Author Steven Ambrose was pummeled late in his career as a historian for “plagiarizing” other works because he failed to acknowledge.
The best thing Vander Ark could do is at least credit Rowlings. It’s only right, especially if he’s lifting material from the books.
The judge’s recent ruling that the two-sides reach a settlement on their own sends a powerful message: the fair use doctrine is too murky to issue a ruling. It would send a ripple effect into various of other fandoms, not just Harry Potter.
What are the possible consequences? If the judge was to rule for Rowlings and Warner Brothers, it would sent a message that all fan-interpreted works are in danger of facing possible lawsuits.
Ten years ago, Warner Brothers was one ring leaders of a massive witch hunt by a handful of studios to send out cease and desist orders to fan websites with “fan encyclopedias.”
The flip side would open the floodgates to allow fans free reign to publish their own works based on their favorite books or websites, etc.
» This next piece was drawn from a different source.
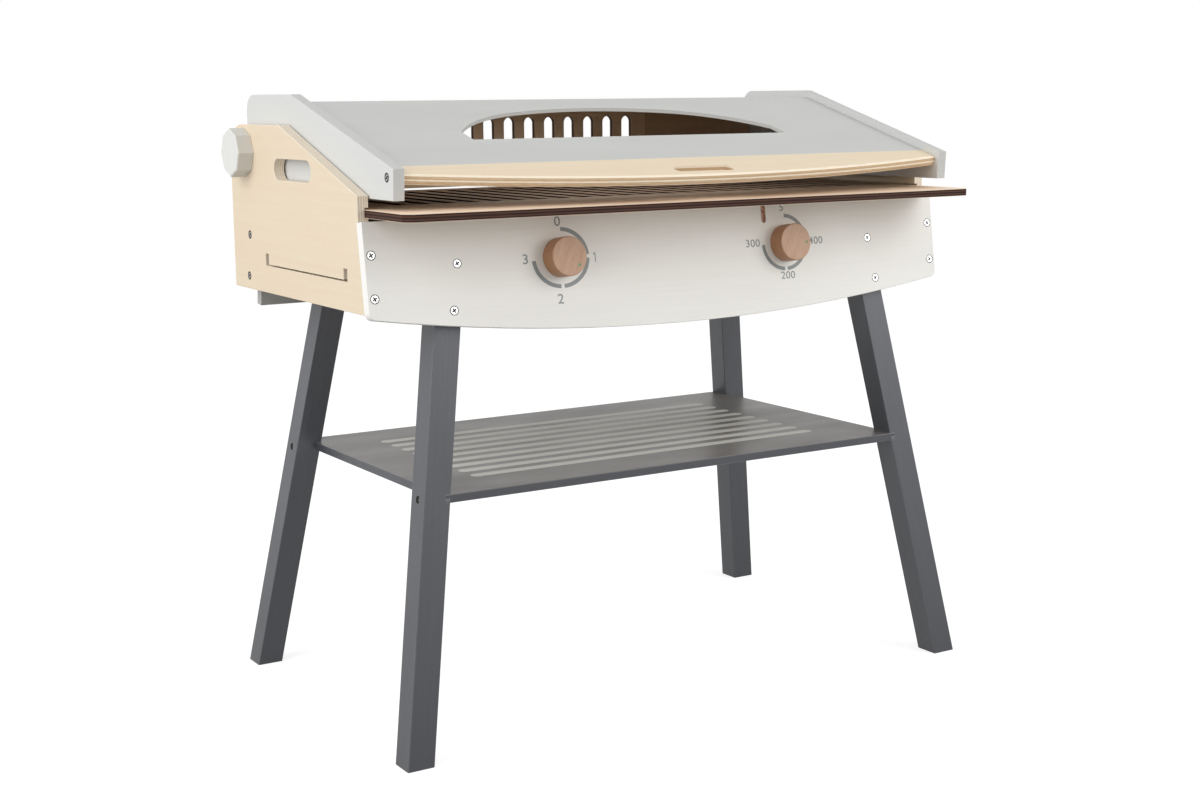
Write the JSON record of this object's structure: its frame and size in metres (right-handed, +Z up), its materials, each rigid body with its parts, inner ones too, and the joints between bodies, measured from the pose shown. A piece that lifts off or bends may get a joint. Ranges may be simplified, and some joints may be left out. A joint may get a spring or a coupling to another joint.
{
  "type": "toy barbecue grill",
  "caption": "Child's wooden toy barbecue: splayed legs with a shelf, box body with turning dials, sliding grate and a hinged lid with a window.",
  "frame": {"origin": "middle of the overall box at floor level", "axes": "+Z up, front with the dials towards -Y, +X along the width"},
  "size_m": [0.7776, 0.457, 0.676],
  "materials": {
    "birch_ply": "matte clear lacquer on birch plywood",
    "laser_cut_ply": "thin birch plywood with dark laser-burnt edges",
    "cream_paint": "satin off-white paint on plywood",
    "grey_paint": "satin light grey paint on plywood",
    "charcoal_paint": "satin charcoal paint on wood",
    "beech": "oiled beech",
    "zinc_screw": "bright zinc-plated steel"
  },
  "bodies": {
    "stand": {"leg_front_left": "charcoal_paint", "leg_front_right": "charcoal_paint", "leg_back_left": "charcoal_paint", "leg_back_right": "charcoal_paint", "shelf": "charcoal_paint", "bottom_board": "birch_ply", "side_panel_left": "birch_ply", "side_panel_right": "birch_ply", "front_panel": "cream_paint", "back_panel": "grey_paint", "front_screws": "zinc_screw", "back_screws": "zinc_screw", "side_screws": "zinc_screw", "shelf_screws": "zinc_screw"},
    "grate": {"grate_board": "laser_cut_ply"},
    "lid": {"lid_cheek_left": "grey_paint", "lid_cheek_right": "grey_paint", "lid_window_panel": "grey_paint", "lid_top_board": "grey_paint", "lid_vent_board": "laser_cut_ply", "lid_handle_board": "birch_ply", "lid_screws": "zinc_screw", "pivot_nut_left": "zinc_screw", "pivot_nut_right": "zinc_screw"},
    "pivot_left": {"pivot_knob_left": "grey_paint", "pivot_bolt_left": "zinc_screw"},
    "dial_left": {"dial_knob_left": "beech", "dial_spindle_left": "beech"},
    "pivot_right": {"pivot_knob_right": "grey_paint", "pivot_bolt_right": "zinc_screw"},
    "dial_right": {"dial_knob_right": "beech", "dial_spindle_right": "beech"}
  },
  "joints": [
    {"name": "lid_hinge", "type": "hinge", "parent": "stand", "child": "lid", "pos_m": [0, 0.1676, 0.612], "axis": [-1, 0, 0], "range_deg": [0, 100]},
    {"name": "grate_slide", "type": "slide", "parent": "stand", "child": "grate", "axis": [0, -1, 0], "range_m": [0, 0.25]},
    {"name": "pivot_turn_left", "type": "hinge", "parent": "stand", "child": "pivot_left", "pos_m": [-0.3705, 0.1676, 0.612], "axis": [-1, 0, 0], "continuous": true},
    {"name": "dial_turn_left", "type": "hinge", "parent": "stand", "child": "dial_left", "pos_m": [-0.1488, -0.15397, 0.5046], "axis": [0, -0.9903, 0.1386], "continuous": true},
    {"name": "pivot_turn_right", "type": "hinge", "parent": "stand", "child": "pivot_right", "pos_m": [0.3705, 0.1676, 0.612], "axis": [1, 0, 0], "continuous": true},
    {"name": "dial_turn_right", "type": "hinge", "parent": "stand", "child": "dial_right", "pos_m": [0.1488, -0.15397, 0.5046], "axis": [0, -0.9903, 0.1386], "continuous": true}
  ]
}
So a settlement has to be reached between the two parties to save “fandoms” across the board. The consequences could be dire if it continues. All this could have been avoided had Warner Brothers and Rowlings responded to the requests. They didn’t and so here we are.
I’m not arguing on behalf of Vander Ark or for Rowlings. I feel that the lawsuit is purely money and lawyer driven with little concern for either author. It’s about rights, it’s about the rights of a fan to publish an unofficial book and the rights of the author who doesn’t want her work to be misused.
The one thing that steps out in my mind is this: Rowlings had stated previously that she “might” do a book. She’d been quiet on it for a number of years—that is until Vander Ark and Lexicon appeared on the radar.